Look through the listing below and report how many lines contain "picture", as a bare number.

* START Records for this task *

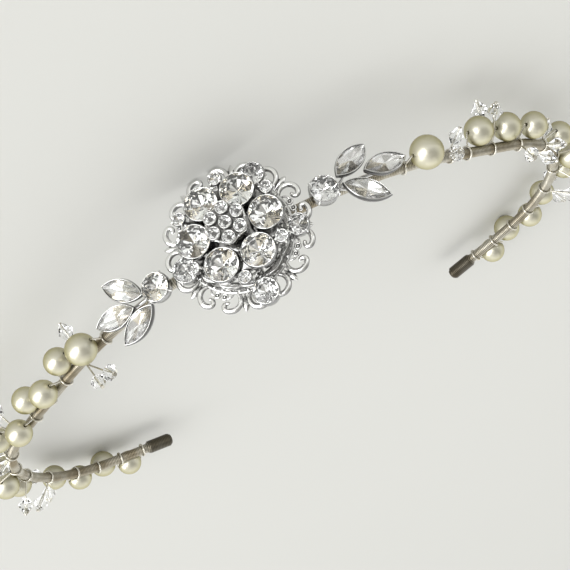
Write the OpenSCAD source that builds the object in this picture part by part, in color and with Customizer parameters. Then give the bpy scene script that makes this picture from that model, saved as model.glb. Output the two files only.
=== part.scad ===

* END Records for this task *
* START Records for this task *

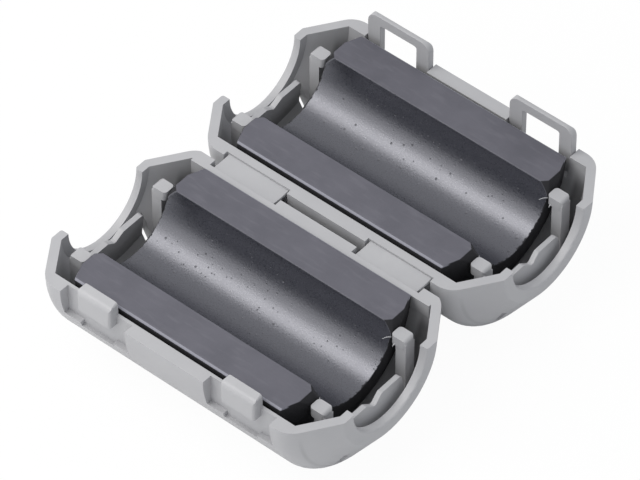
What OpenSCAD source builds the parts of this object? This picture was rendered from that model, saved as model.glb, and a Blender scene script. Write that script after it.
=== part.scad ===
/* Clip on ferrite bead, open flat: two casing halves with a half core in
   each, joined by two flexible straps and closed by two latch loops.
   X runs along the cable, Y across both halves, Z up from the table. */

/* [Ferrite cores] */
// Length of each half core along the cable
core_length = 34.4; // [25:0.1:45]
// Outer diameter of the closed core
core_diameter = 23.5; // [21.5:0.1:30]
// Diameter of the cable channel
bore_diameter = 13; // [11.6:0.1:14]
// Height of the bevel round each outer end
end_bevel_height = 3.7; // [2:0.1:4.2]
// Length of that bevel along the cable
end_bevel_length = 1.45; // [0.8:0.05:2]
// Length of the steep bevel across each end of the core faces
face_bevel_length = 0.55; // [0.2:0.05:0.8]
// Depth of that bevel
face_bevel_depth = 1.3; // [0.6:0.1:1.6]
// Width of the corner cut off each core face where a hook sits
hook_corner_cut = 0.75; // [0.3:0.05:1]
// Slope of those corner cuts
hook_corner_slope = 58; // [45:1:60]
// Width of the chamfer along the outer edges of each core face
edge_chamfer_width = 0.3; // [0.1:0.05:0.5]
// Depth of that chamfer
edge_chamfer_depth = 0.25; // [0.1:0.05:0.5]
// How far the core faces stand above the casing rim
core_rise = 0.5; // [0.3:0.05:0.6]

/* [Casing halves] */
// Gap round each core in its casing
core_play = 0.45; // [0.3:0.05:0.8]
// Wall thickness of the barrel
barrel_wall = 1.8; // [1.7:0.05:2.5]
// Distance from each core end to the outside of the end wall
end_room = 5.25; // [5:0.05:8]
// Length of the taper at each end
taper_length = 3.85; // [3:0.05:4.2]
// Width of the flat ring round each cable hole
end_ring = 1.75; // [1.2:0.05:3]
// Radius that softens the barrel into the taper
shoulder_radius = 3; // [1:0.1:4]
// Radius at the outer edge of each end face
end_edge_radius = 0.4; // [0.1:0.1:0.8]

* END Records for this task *
* START Records for this task *

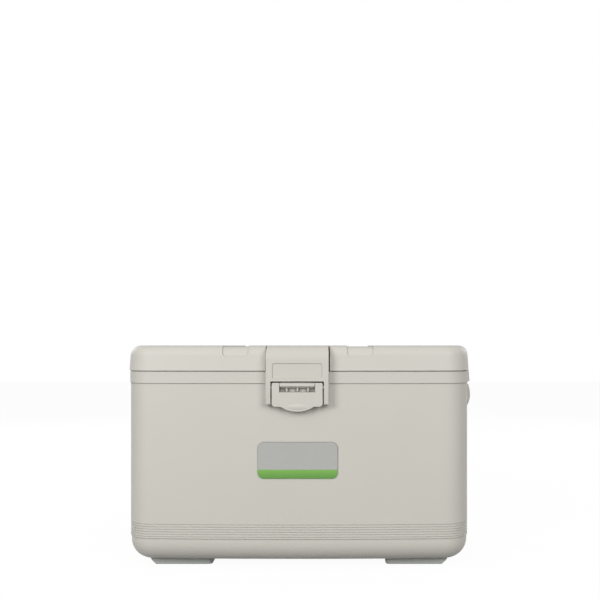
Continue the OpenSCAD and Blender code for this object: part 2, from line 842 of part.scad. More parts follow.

* END Records for this task *

In response:
2